Kind of like Josh Freese. Brilliant marketing. Has anybody listened to his music, does anybody care?

Start at 3:25 if you don't want to watch the whole clip: http://www.youtube.com/watch?v=H27665VPRmQ&eurl=http%3A%2F%2Fvideo%2Egoogle%2Ecom%2Fvideosearch%3Fclient%3Dsafari%26rls%3Den%2Dus%26q%3Djoe%2520jackson%2520bet%2520awards%26oe%3DUTF%2D8%26um%3D1%26ie%3DUTF%2D8%26sa%3DN%26hl%3Den%26tab&feature=player_embedded

Celebrity

Everybody knows who MIchael Jackson was. Today many don't know what the number one record is and don't care. There's a chart, but it's a sideshow. Asking someone to recite the Top Ten is like asking them to name the ten best Little League teams. Parents care about their kids' teams, but it ends there. The machine foisting these concoctions upon the public just doesn't realize that most people don't care. It's not about making them care, eradicating piracy, but what the public cares about! You can't castigate the public, you must entice it! You must earn people's attention. And then respect them in the ongoing relationship.
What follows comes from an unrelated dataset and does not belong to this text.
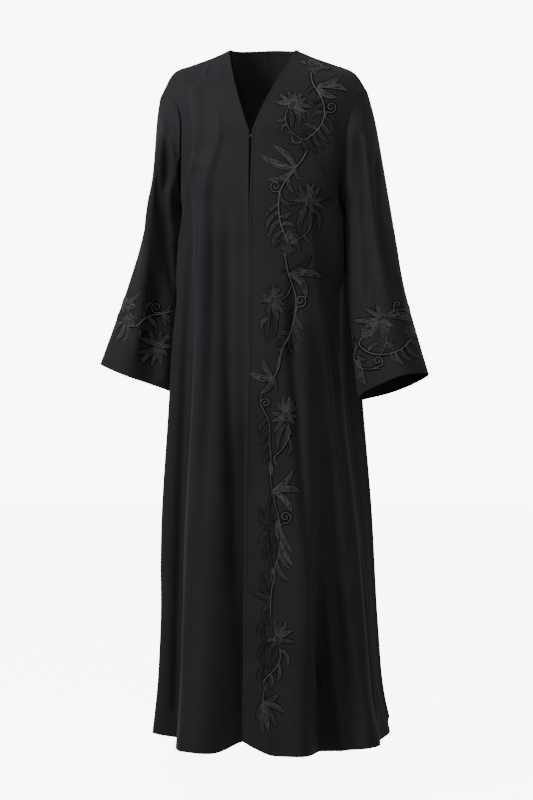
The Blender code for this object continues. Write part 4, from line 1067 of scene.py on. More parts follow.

Rip a person off once, and not only will you lose that individual as a customer, you'll lose a whole swath of the public when that person tells everybody he knows online.

We're living in a changed universe. The web enables ubiquity, but how many people will want to buy a Susan Boyle album, even a single, in five years? Two years? One? There's train-wreck value, but not lasting value.

We may never have mass grieving for a pop star again. It's the end of an era.

That's the story here. We're not only mourning Michael Jackson, we're mourning MTV, Top Forty radio, albums and our collective youth. Memories are great, but the old days are not coming back.